__SET TASK__
Find each line with the word "bodies" in it, then give the total alone.

__INFORMATION SUPPLIED__
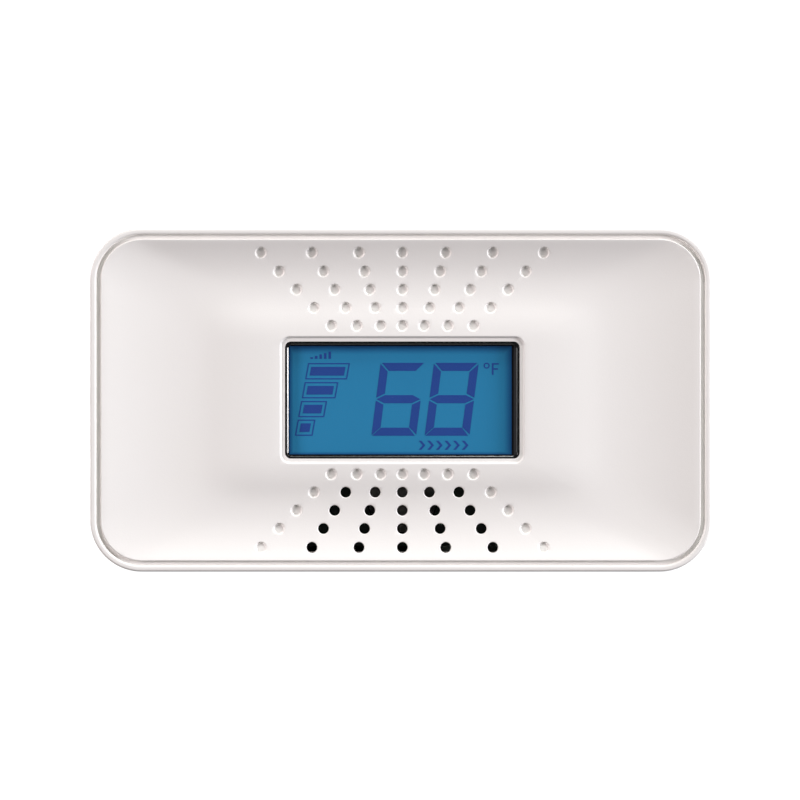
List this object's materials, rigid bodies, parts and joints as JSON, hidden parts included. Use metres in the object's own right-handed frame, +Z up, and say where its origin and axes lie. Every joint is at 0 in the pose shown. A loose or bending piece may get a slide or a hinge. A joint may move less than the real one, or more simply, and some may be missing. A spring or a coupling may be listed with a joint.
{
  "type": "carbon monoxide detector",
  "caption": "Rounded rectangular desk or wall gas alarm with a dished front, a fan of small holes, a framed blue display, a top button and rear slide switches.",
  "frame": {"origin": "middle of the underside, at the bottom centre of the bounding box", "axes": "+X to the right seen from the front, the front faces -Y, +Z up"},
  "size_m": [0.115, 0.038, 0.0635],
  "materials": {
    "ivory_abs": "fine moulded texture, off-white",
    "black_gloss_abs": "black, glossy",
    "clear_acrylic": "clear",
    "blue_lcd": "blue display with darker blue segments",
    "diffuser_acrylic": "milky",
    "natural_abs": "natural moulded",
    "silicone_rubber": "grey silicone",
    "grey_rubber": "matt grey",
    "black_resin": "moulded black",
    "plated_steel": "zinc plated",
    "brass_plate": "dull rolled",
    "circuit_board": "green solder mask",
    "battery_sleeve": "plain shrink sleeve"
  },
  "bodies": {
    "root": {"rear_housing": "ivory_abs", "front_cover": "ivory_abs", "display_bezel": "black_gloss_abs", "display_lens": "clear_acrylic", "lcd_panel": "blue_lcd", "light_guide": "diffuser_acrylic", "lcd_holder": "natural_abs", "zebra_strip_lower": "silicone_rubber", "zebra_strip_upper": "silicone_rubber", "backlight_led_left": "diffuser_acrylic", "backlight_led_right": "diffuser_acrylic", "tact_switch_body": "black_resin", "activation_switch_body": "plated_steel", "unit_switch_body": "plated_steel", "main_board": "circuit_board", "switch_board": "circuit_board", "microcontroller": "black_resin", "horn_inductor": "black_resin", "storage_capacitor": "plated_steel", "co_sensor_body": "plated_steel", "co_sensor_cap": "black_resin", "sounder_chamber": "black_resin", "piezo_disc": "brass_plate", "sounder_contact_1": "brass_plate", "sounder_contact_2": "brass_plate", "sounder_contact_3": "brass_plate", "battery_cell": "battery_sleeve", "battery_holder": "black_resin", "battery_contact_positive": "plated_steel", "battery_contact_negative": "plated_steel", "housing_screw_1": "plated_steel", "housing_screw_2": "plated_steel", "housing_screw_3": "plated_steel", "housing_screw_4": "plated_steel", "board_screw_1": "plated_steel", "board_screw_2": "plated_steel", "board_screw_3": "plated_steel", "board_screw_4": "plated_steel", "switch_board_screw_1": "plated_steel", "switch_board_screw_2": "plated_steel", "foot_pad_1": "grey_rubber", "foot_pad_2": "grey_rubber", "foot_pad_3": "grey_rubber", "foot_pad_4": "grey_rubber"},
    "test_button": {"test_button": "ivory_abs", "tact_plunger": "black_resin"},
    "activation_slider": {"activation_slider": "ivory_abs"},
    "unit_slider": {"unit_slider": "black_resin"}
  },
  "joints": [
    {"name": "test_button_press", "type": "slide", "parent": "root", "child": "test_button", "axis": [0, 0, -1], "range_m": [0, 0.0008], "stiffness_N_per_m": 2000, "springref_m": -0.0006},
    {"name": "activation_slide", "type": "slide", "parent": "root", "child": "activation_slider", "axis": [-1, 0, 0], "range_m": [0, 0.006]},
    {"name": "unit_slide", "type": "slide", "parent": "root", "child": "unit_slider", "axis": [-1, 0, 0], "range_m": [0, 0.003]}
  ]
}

__RESULT BELOW__
2